→ Data excerpt
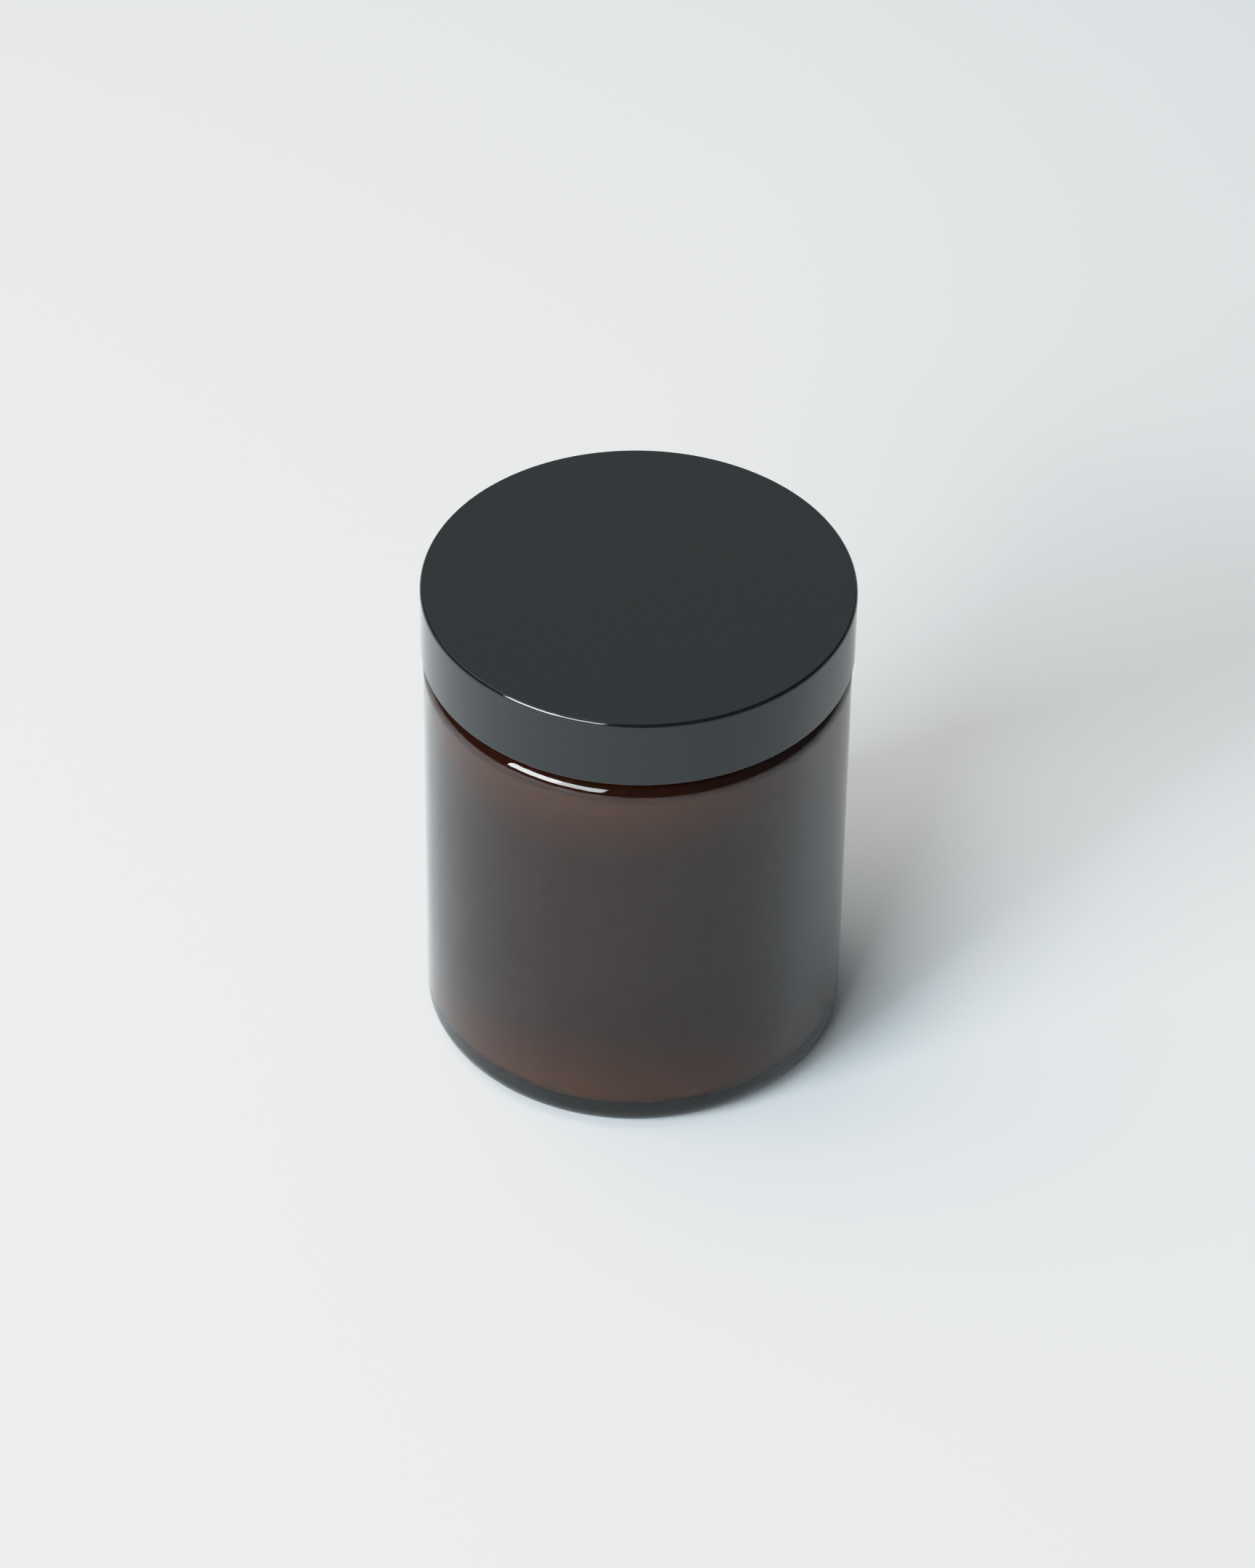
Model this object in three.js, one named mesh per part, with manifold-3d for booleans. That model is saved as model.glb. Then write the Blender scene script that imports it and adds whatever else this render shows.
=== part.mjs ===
// Cosmetic cream jar, about 250 ml: a straight-sided amber glass jar with a screw finish, a smooth
// black screw cap with a foam liner, a sealing disc with a pinch fin, and the cream inside.
// Millimetres, +Z up. The origin is on the jar's axis, in the plane that the jar stands on.

import * as THREE from "three";
import { mergeVertices } from "three/addons/utils/BufferGeometryUtils.js";
import Module from "manifold-3d";

// ---- Driving dimensions ----

const TOTAL_HEIGHT = 91.3; // from the table to the top of the closed cap
const CAP_RADIUS = 36.5;
const CAP_HEIGHT = 12.9;
const JAR_RADIUS = 36.15;
const SEGMENTS = 48; // facets round every turned piece

// Closed stack, from the top of the cap down to the lip of the jar
const CAP_TOP_THICKNESS = 1.5;
const LINER_THICKNESS = 1.0;
const DISC_THICKNESS = 0.7;
const REST_GAP = 0.3; // clearance between faces that rest on each other

// Glass
const WALL = 3.3; // over most of the height
const THIN_WALL = 2.1; // over the heel and under the shoulder
const WALL_EASE = 17; // height over which the thickness changes
const BASE_THICKNESS = 4.2;
const FLOOR_RISE = 0.3; // the inside floor is this much higher in the middle
const HEEL_RADIUS = 4.2;
const SHOULDER_RADIUS = 3.2;
const SHOULDER_TOP = 77.5; // height of the flat land round the neck
const INNER_CORNER_RADIUS = 2.5;
const PUNT_DEPTH = 1.3; // hollow under the base
const PUNT_EDGE = { width: 1.2, rise: 0.3 }; // its steep rim: width, and share of the depth
const PUNT_BEND = { out: 0.6, rise: 0.8 }; // where its slope eases, as shares of radius and depth
const BEARING_WIDTH = 2.6; // flat ring that the jar stands on
const MOUTH_RADIUS = 30.5;
const MOUTH_FOOT = SHOULDER_TOP - 1; // below this height the mouth widens to the body
const MOUTH_EASE = 4.0; // height over which it widens
const LIP_RADIUS = 0.8;
const INNER_LIP_RADIUS = 0.6;
const NECK_FILLET = 0.5;

// Screw finish, shared by jar and cap
const PITCH = 5.08;
const NECK_RADIUS = 33.4; // root of the jar's thread
const THREAD_DEPTH = 1.25;
const THREAD_CLEARANCE = 0.35; // radial, between crest and opposite root
const THREAD_BURY = 0.4; // how far a ridge reaches into the wall that carries it
const THREAD_FADE = THREE.MathUtils.degToRad(28); // run-out at each end of a ridge
const JAR_THREAD = { low: 79.9, high: 85.5, rootWidth: 2.2, crestWidth: 0.9 };
const CAP_THREAD = { low: 79.7, high: 85.9, rootWidth: 1.6, crestWidth: 0.7 };
const FLANK_GAP = 0.35; // along the axis, where the closed cap's ridge lies under the jar's

// Cap
const CAP_EDGE_RADIUS = 1.05;
const CAP_EDGE_SWEEP = 50; // degrees that the edge turns before it meets the flat top at a crisp line
const CAP_FOOT_RADIUS = 0.25;

// Liner and sealing disc
const LINER_RADIUS = 34.5;
const DISC_FLANGE_RADIUS = 33.0;
const DISC_PLUG_CLEARANCE = 0.3; // radial, between plug and mouth
const DISC_DISH_DEPTH = 5.0;
const DISC_PLUG_WALL = 0.9;
const DISC_CORNER_RADIUS = 1.2;
const FIN_LENGTH = 20;
const FIN_WIDTH = 1.2;
const FIN_BEAD_WIDTH = 2.2;
const FIN_BEAD_HEIGHT = 0.8;
const FIN_HEADROOM = 0.3; // below the rim of the dish

// Cream
const CREAM_LEVEL = 74.8; // at the wall, where the mouth already narrows
const CREAM_CROWN = 2.4; // height of the middle over the edge
const CREAM_BEND = { out: 0.62, rise: 0.8 }; // where the crown eases, as shares of radius and height
const CREAM_GAP = 0.35; // clearance to the glass

// ---- Heights and radii worked out from these ----

const CAP_FOOT = TOTAL_HEIGHT - CAP_HEIGHT;
const CAP_UNDERSIDE = TOTAL_HEIGHT - CAP_TOP_THICKNESS;
const LINER_TOP = CAP_UNDERSIDE - REST_GAP;
const LINER_BOTTOM = LINER_TOP - LINER_THICKNESS;
const DISC_TOP = LINER_BOTTOM - REST_GAP;
const DISC_FLANGE_BOTTOM = DISC_TOP - DISC_THICKNESS;
const LIP_TOP = DISC_FLANGE_BOTTOM - REST_GAP;
const INNER_RADIUS = JAR_RADIUS - THIN_WALL; // at both ends of the inside of the body
const CAP_INNER_RADIUS = NECK_RADIUS + THREAD_DEPTH + THREAD_CLEARANCE;

// ---- Helpers ----

const wasm = await Module();
wasm.setup();

/** A point of a turned outline or of a section. */
function at(x, y) {
  return new THREE.Vector2(x, y);
}

/** Points of an arc in the (radius, height) plane, angles in degrees from the radius axis. */
function arc(radius, centreR, centreZ, from, to, steps) {
  return Array.from({ length: steps + 1 }, (_, i) => {
    const angle = THREE.MathUtils.degToRad(from + ((to - from) * i) / steps);
    return at(centreR + radius * Math.cos(angle), centreZ + radius * Math.sin(angle));
  });
}

/** Points up the inside of the jar's body, at a clearance from the glass. */
function innerWall(clearance) {
  const low = BASE_THICKNESS + INNER_CORNER_RADIUS;
  const high = MOUTH_FOOT - MOUTH_EASE;
  const shares = [0, 0.25, 0.5, 0.75, 1];
  const radius = (t) =>
    INNER_RADIUS - clearance - (WALL - THIN_WALL) * THREE.MathUtils.smoothstep(t, 0, 1);
  const lower = shares.map((t) => at(radius(t), low + WALL_EASE * t));
  const upper = shares.map((t) => at(radius(t), high - WALL_EASE * t)).reverse();
  return [...lower, ...upper];
}

/** A turned geometry about Z, from an outline that runs anticlockwise in the (radius, height) plane. */
function turned(outline) {
  return new THREE.LatheGeometry(outline, SEGMENTS).rotateX(Math.PI / 2);
}

/** A three.js geometry as a manifold-3d solid. */
function solid(geometry) {
  const bare = geometry.clone();
  bare.deleteAttribute("normal");
  bare.deleteAttribute("uv");
  const merged = mergeVertices(bare, 1e-4);
  return new wasm.Manifold(
    new wasm.Mesh({
      numProp: 3,
      vertProperties: merged.attributes.position.array,
      triVerts: new Uint32Array(merged.index.array),
    }),
  );
}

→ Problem
Extract the first line above and each line after it up to and including the one with "---- Driving dimensions", please, exactly and with nothing else.

→ Written answer
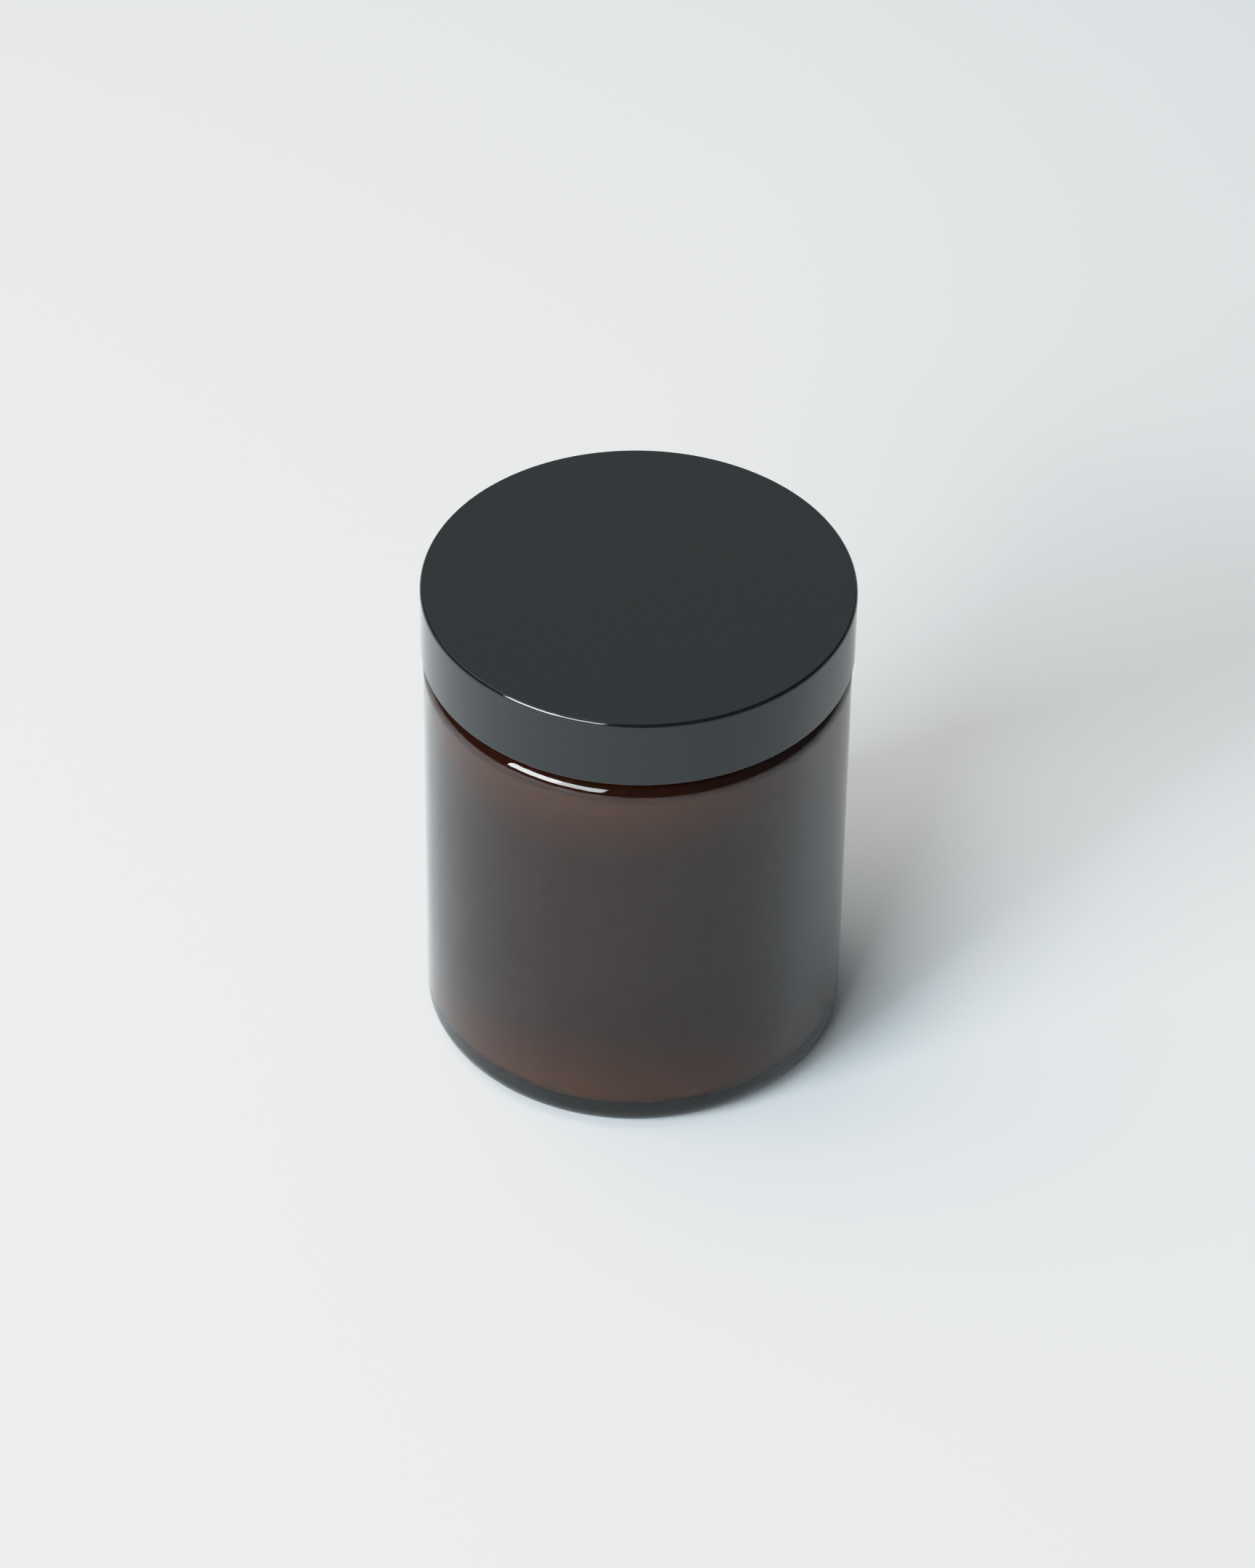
Model this object in three.js, one named mesh per part, with manifold-3d for booleans. That model is saved as model.glb. Then write the Blender scene script that imports it and adds whatever else this render shows.
=== part.mjs ===
// Cosmetic cream jar, about 250 ml: a straight-sided amber glass jar with a screw finish, a smooth
// black screw cap with a foam liner, a sealing disc with a pinch fin, and the cream inside.
// Millimetres, +Z up. The origin is on the jar's axis, in the plane that the jar stands on.

import * as THREE from "three";
import { mergeVertices } from "three/addons/utils/BufferGeometryUtils.js";
import Module from "manifold-3d";

// ---- Driving dimensions ----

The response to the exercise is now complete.